Australia Council changes guidelines on proof of Aboriginal identity

The Australia Council for the Arts has amended its guidelines for assessing applications for funding from Aboriginal and Torres Strait Islander peoples for Indigenous Arts grants following a submission provided on behalf of well-known Aboriginal actor Uncle Jack Charles. Together with the Fitzroy Legal Service, the HRLC assisted Uncle Jack to make a submission to the Australia Council outlining how its policy of requiring Aboriginal and Torres Strait Islander peoples to provide a certificate or letter of authenticity of their Aboriginality was inconsistent with existing legal principle and should be amended.

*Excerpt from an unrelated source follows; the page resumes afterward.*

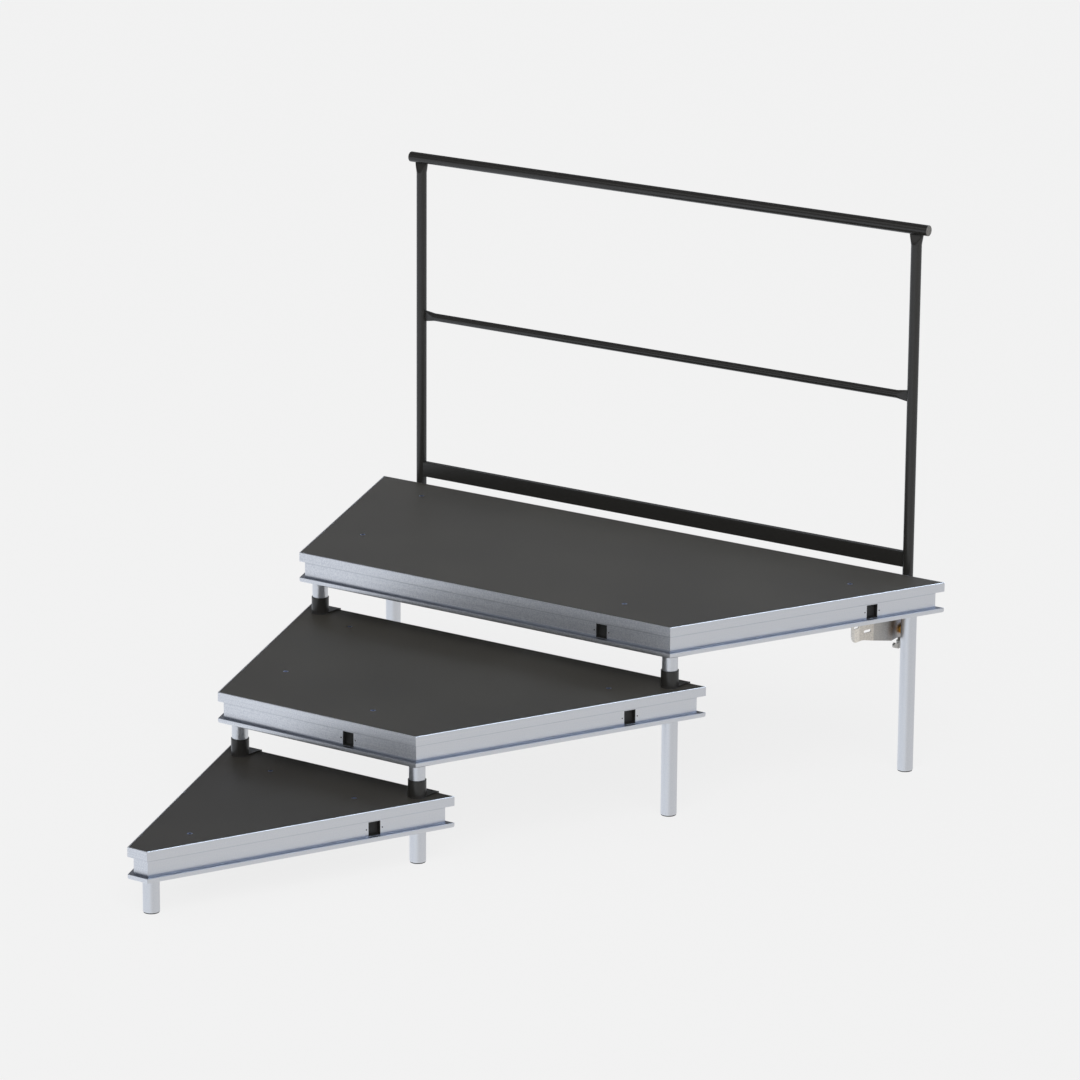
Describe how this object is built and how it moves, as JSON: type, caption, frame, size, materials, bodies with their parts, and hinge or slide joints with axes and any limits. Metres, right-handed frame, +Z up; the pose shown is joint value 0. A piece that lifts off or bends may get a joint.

The submission outlined how the Australia Council’s strict eligibility requirement may have resulted in a situation where an Aboriginal person or Torres Strait Islander is denied funding because he/she is unable to produce a certificate or letter from a recognised organisation that confirms his/her Aboriginal or Torres Strait Islander identity. The existing legal definition of an “Aboriginal person” involves a more flexible consideration of three elements: (i) descent; (ii) self-identification; and (iii) community acceptance. Accordingly, the submission explained that it would be more appropriate for the Council to establish a set of guidelines which are flexible enough to be applied so as to accommodate the individual circumstances of each applicant. This approach is particularly important given ‘the widely divergent and differing histories and experiences of the process by which an Aboriginal person acquires and develops an Aboriginal identity’.

On 28 June 2013, the Australia Council announced a new application model which substantially adopted the recommendations made in the submission.

The submission made on behalf of Uncle Jack Charles was prepared with the pro bono assistance of DLA Piper and Ron Merkel QC.